Brown has started two consecutive games—again, I know this is incredibly small sample size, but in analyzing his development, a number of things are evident. Let's note upfront that in those two games Lionel Hollins has opted to go small with Brown, playing Joe Johnson at power forward. With the rollout of a lineup like this, the Nets need more contributions on the glass from their guards. Guys like Alan Anderson and Brown need to get into the paint and fight for rebounds so the Nets don't get totally killed.

It worked in Denver. Brooklyn thoroughly out-rebounded the Nuggets on Monday with a lot of small-ball lineups, and the team lost the battle of boards 43-37 Wednesday against the Pelicans. Not too bad for a poor rebounding team. Here is where Brown has proven his worth. With springs in his legs, Brown has been able to compete for a lot of 50/50 balls off of shots against guys who have a lot of size on the 6'3" rookie.

Look, Omer Asik is not a leaper by any means, but Brown just swooped in and stole that from the Turkish big man. Brown is not going to match his 11 rebound total from Monday night every game, but if he can continue to crash the boards, he forces the opposition to shift attention from the likes of Thaddeus Young, Mason Plumlee and the other Nets big men. He's not going to average that many rebounds per game, but it is more the attention he can bring ... and shift from his teammates. He simply can grab the ball at a higher point than most players. A 43.5" max vertical will do that for you.

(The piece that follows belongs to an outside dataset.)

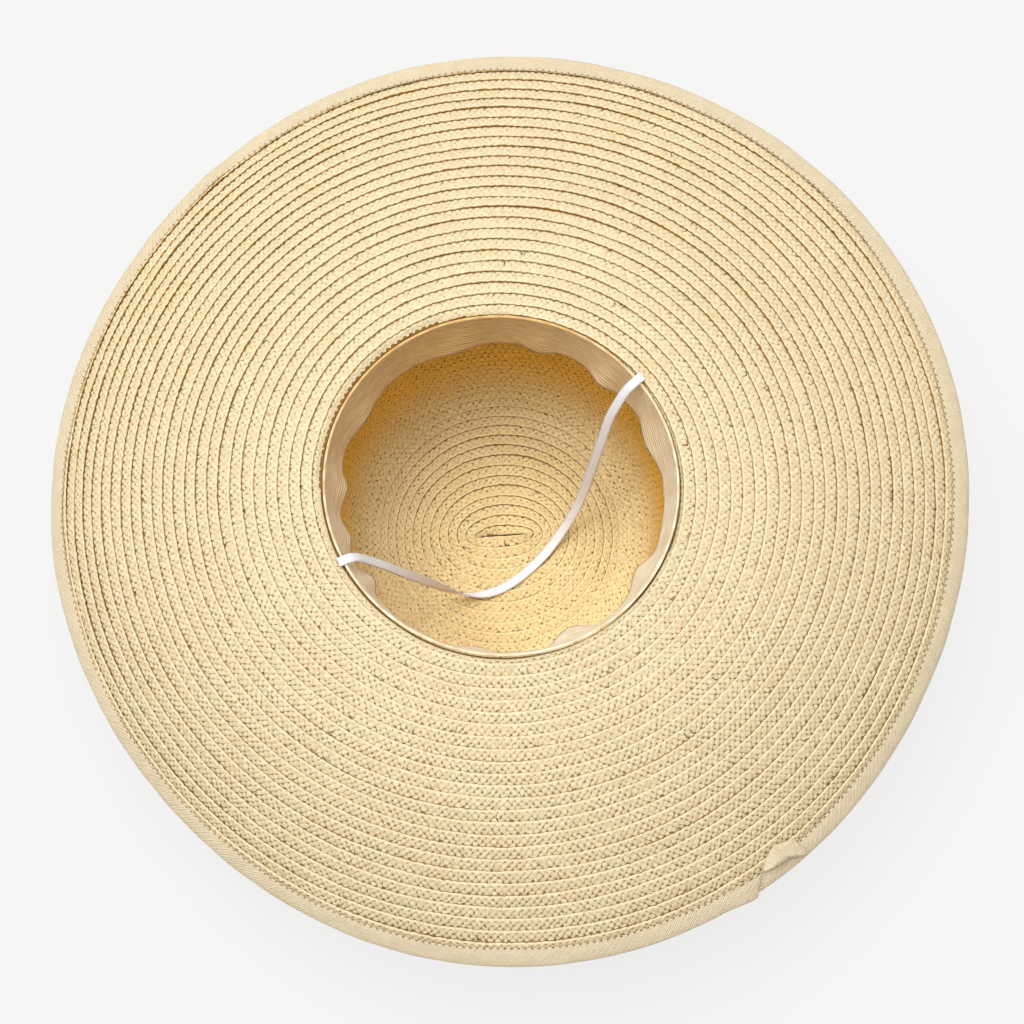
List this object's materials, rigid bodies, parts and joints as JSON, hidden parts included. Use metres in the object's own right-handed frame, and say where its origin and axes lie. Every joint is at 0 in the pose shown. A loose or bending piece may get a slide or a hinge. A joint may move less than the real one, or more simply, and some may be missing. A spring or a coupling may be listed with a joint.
{
  "type": "capeline hat",
  "caption": "Wide-brimmed sewn straw sun hat lying on its crown, with taped edge, ribbed sweatband and white chin elastic.",
  "frame": {"origin": "on the surface that carries the hat, under the middle of the flat tip of the crown", "axes": "+Z out of the head opening, away from the tip that the hat lies on; -Y towards the viewer; +X to the viewer's right"},
  "size_m": [0.4818, 0.4871, 0.1127],
  "materials": {
    "crown_straw": "sewn paper-straw braid, golden beige",
    "brim_straw": "sewn paper-straw braid, light golden beige",
    "binding_tape": "matte twill tape",
    "sweatband_tape": "ribbed tape with a soft sheen",
    "white_elastic": "flat white knitted elastic"
  },
  "bodies": {
    "root": {"crown": "crown_straw", "brim": "brim_straw", "edge_binding": "binding_tape", "sweatband": "sweatband_tape", "chin_elastic": "white_elastic"}
  },
  "joints": []
}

I want to bring up two things from this clip to prove that I'm not just trying to talk up Brown (He is my favorite Net right now and he hasn't even played 200 minutes yet). Here, Brown gets completely lost defending this pick set by Asik. Brown is just anticipating that Eric Gordon is going to flash up to the three-point line. But for a split second, had Tyreke Evans looked for Gordon, it could have been an easy layup. It could be the coverage that Hollins set for these particular screens because Lopez does fall back. Whatever.  Brown did get lost for a few seconds, but his ability to find his man off picks should come with more minutes.

Either way, off the shot, Brown runs down the loose ball. No one on New Orleans really goes for it, but Brown is aggressive, gets the ball, and pushes the tempo the other way. The Nets have been playing faster and more athletic since the All-Star break, even though they have a similar pace, and it is plays like this that show that. Guys like Brown and Young love to get out and run and Brooklyn can get defenses on their heels when they push the ball. As Nets PR notes, Brooklyn has posted 16+ fastbreak points for the third straight game after doing so three times in their previous 16 games. (By comparison, the 2001-2002 Jason Kidd-led EC champs averaged 19.1.)

It's not just rebounding.

Deron Williams definitely seems more comfortable pushing the ball up the floor and having more athletic weapons on the floor. I'm sure once Jarrett Jack gets back into the swing of things he will enjoy that too.

Brown is showing fine fundamentals. He slid well on the above clip with the speedy Ty Lawson, and then when he forces Lawson to pass, Brown turns around and boxes out. He ends up losing the ball, but it was a rebound for the rookie and these are very nice plays to see from a player trying to crack the rotation.

Again, the sample is incredibly small, and these could be just flashes from Brown, but he has changed the Nets style of play in his small time on the floor. Since the unofficial second half of the season started, the Nets have been fun to watch. What a concept, right? Fun. So much fun. I don't think Brown is the future of this team, but if he could play 15-20 minutes a night and not hurt the Nets (he hasn't), he can help the team can change their culture.